• WRITTEN TASK
Filter these entries, keeping only lines that hold the word "This".

• MATERIALS PROVIDED
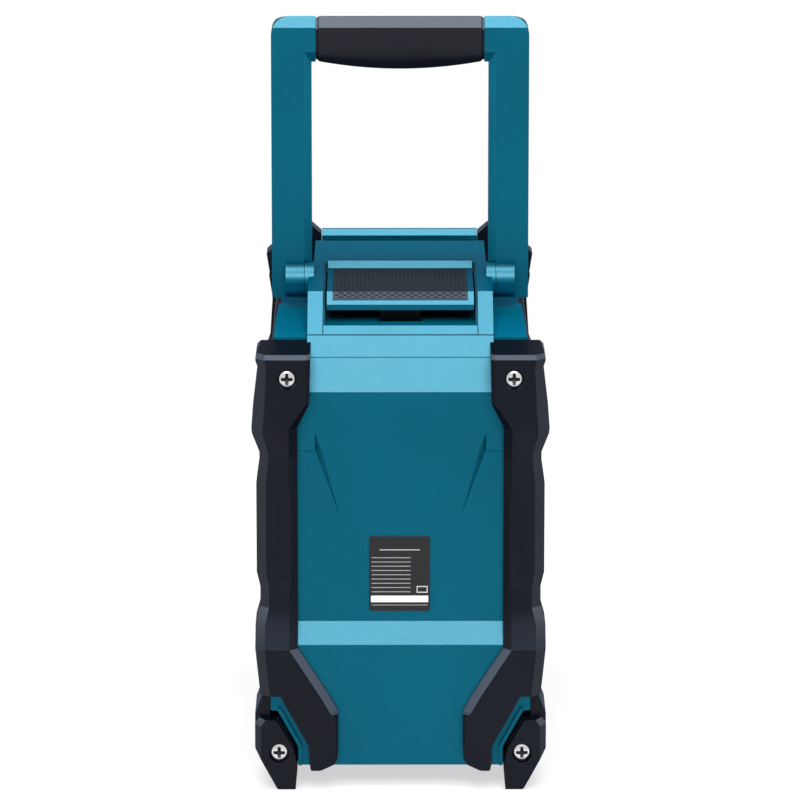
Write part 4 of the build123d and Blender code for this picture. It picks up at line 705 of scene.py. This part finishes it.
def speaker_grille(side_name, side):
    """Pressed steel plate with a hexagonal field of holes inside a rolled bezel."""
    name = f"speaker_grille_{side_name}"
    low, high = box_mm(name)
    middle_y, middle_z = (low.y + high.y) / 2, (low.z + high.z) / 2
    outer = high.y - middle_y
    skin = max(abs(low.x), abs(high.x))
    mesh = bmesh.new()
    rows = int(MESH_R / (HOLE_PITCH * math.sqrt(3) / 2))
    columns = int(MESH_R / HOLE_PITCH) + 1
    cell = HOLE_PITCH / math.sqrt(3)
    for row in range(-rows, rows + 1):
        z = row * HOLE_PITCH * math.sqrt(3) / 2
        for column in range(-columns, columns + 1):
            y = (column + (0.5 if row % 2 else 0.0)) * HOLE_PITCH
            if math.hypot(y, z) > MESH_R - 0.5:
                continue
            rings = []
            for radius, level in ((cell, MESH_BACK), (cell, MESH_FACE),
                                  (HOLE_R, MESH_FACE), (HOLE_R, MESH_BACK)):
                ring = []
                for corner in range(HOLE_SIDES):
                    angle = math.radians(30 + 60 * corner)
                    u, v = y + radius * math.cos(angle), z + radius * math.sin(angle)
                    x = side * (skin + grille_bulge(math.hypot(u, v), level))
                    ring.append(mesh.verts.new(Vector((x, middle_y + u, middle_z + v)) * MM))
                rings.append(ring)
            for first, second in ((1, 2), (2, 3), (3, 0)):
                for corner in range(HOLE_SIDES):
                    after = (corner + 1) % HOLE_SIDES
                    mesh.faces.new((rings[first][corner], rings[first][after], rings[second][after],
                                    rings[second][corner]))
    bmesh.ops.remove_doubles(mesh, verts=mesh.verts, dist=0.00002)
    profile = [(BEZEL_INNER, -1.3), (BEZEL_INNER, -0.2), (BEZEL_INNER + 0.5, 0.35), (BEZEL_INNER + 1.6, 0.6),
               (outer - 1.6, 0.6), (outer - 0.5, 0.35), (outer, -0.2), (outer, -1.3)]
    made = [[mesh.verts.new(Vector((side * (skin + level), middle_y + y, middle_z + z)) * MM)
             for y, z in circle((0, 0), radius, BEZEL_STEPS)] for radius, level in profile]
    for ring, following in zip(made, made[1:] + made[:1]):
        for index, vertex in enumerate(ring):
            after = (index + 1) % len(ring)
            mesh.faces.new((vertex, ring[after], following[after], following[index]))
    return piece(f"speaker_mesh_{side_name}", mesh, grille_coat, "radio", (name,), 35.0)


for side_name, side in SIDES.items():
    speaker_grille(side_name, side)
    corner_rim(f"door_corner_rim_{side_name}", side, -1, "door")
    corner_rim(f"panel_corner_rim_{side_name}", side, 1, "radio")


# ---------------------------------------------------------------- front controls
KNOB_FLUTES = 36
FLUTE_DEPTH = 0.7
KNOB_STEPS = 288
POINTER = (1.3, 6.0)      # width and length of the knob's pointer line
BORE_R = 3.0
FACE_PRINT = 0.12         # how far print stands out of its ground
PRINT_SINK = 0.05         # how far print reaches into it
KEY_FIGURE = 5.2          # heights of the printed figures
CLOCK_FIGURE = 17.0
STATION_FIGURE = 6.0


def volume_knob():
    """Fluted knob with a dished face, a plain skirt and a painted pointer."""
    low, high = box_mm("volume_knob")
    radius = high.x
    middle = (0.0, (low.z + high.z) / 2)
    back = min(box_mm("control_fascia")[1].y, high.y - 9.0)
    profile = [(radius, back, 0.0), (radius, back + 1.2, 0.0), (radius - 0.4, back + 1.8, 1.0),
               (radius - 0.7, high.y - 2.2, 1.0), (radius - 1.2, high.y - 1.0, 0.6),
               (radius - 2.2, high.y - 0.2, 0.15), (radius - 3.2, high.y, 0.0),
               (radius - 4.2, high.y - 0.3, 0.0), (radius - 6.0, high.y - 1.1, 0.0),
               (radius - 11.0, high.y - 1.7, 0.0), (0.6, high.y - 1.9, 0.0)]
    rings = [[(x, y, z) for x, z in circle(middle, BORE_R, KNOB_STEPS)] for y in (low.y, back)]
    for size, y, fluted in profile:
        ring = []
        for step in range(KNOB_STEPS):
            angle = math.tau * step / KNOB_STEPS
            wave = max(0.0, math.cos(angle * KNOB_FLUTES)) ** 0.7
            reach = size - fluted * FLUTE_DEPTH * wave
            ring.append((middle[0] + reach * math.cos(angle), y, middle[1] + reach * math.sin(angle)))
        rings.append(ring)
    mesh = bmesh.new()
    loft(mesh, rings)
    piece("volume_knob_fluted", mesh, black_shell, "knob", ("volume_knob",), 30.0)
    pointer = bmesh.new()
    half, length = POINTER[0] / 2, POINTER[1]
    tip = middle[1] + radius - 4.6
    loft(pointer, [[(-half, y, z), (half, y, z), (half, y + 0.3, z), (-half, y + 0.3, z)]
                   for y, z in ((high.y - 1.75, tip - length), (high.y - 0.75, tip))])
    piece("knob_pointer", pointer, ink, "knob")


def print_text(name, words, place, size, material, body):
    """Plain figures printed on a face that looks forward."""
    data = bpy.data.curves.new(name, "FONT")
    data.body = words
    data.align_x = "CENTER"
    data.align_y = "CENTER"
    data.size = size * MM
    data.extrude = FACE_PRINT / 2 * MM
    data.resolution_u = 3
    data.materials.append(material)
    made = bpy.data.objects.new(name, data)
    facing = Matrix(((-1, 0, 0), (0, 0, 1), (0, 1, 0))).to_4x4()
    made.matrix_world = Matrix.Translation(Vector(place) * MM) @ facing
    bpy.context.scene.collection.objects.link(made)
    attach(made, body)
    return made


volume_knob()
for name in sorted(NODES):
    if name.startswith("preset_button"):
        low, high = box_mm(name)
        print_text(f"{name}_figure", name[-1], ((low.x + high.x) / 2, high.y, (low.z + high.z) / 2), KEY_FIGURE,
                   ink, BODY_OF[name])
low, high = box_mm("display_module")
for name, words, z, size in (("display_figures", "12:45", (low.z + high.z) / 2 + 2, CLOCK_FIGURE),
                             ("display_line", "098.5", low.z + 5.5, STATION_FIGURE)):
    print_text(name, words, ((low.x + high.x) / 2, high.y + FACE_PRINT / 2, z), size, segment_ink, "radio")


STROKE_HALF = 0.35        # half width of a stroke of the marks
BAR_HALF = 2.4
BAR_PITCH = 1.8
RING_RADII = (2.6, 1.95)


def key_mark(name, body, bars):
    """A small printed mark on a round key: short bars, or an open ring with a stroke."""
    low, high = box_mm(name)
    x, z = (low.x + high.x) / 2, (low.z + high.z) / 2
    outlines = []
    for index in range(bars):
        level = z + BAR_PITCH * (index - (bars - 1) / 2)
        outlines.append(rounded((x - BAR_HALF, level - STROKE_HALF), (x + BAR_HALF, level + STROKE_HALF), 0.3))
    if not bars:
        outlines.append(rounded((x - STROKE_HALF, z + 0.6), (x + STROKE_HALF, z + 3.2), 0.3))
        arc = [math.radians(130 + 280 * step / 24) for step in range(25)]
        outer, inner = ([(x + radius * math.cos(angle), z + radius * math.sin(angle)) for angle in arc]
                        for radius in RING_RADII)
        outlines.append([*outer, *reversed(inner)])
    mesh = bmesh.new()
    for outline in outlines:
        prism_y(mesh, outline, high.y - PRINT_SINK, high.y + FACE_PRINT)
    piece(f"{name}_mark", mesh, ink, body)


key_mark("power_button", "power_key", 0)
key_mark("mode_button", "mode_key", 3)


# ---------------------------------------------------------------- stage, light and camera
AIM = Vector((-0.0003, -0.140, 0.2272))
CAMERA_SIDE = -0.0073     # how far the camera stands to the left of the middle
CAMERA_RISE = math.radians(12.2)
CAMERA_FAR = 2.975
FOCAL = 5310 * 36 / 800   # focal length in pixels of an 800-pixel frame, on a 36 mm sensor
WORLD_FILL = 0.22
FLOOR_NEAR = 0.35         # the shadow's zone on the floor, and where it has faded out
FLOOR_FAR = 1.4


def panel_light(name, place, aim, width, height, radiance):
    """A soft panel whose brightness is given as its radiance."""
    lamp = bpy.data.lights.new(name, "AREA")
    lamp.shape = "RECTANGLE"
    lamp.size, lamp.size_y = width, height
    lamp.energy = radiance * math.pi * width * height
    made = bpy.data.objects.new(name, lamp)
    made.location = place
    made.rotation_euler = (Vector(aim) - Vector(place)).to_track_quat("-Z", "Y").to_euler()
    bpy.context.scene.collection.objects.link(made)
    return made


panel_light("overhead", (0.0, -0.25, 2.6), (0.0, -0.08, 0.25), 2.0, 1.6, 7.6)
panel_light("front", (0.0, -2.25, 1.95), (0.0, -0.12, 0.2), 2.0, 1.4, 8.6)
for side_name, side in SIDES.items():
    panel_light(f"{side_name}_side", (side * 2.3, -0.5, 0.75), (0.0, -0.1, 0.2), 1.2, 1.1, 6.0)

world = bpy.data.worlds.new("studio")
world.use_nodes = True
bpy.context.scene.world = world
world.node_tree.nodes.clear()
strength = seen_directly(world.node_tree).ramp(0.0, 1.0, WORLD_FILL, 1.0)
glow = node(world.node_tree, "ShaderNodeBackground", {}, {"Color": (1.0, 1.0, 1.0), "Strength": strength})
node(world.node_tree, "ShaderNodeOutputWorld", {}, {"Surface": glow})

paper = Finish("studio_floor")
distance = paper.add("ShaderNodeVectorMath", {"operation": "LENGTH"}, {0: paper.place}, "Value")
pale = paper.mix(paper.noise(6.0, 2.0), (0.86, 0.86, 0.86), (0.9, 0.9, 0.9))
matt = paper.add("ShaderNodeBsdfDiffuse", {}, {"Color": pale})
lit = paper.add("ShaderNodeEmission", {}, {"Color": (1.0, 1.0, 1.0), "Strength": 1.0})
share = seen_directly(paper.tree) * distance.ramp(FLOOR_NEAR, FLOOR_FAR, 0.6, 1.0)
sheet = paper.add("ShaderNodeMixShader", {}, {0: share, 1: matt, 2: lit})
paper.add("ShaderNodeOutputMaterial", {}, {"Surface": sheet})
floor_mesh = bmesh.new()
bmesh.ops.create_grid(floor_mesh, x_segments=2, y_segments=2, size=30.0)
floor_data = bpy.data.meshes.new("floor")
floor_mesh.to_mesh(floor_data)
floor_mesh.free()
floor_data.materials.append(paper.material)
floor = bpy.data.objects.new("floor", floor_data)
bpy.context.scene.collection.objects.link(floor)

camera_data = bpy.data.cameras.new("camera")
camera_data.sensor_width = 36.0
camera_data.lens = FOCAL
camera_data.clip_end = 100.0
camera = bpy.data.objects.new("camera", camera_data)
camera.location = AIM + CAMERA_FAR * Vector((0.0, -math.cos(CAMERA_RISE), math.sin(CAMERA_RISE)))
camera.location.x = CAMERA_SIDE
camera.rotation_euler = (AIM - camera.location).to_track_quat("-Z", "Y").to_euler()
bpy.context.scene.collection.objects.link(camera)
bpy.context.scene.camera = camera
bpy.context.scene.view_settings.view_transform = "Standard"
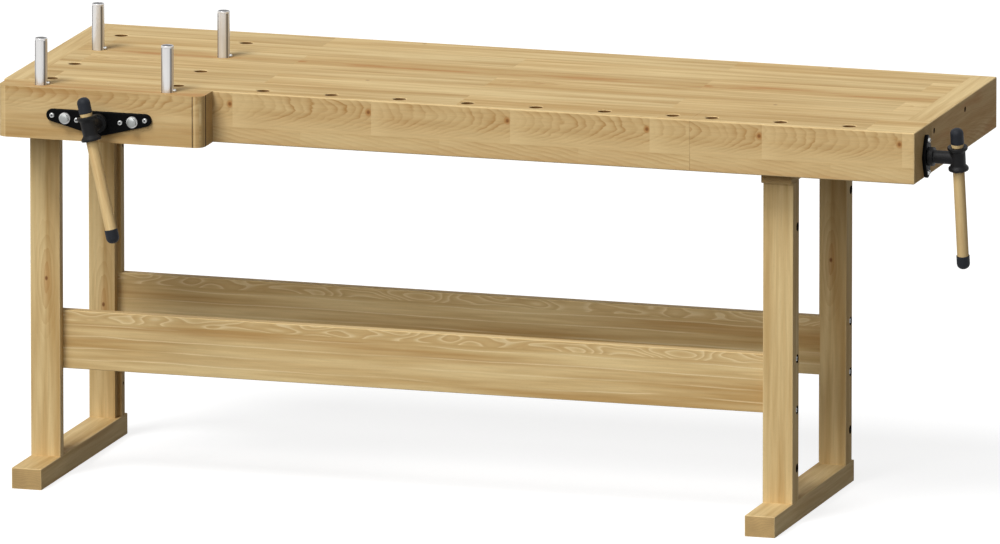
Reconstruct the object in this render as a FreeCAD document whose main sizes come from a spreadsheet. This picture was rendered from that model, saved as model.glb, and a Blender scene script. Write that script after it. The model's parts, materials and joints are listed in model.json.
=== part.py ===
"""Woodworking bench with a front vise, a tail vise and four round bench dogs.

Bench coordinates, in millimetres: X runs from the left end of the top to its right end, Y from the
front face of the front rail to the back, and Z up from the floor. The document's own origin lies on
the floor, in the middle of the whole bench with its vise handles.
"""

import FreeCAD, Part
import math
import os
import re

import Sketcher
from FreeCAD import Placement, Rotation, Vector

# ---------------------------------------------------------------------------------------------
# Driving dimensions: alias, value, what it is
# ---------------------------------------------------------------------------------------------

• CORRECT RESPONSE
Write part 4 of the build123d and Blender code for this picture. It picks up at line 705 of scene.py. This part finishes it.
Reconstruct the object in this render as a FreeCAD document whose main sizes come from a spreadsheet. This picture was rendered from that model, saved as model.glb, and a Blender scene script. Write that script after it. The model's parts, materials and joints are listed in model.json.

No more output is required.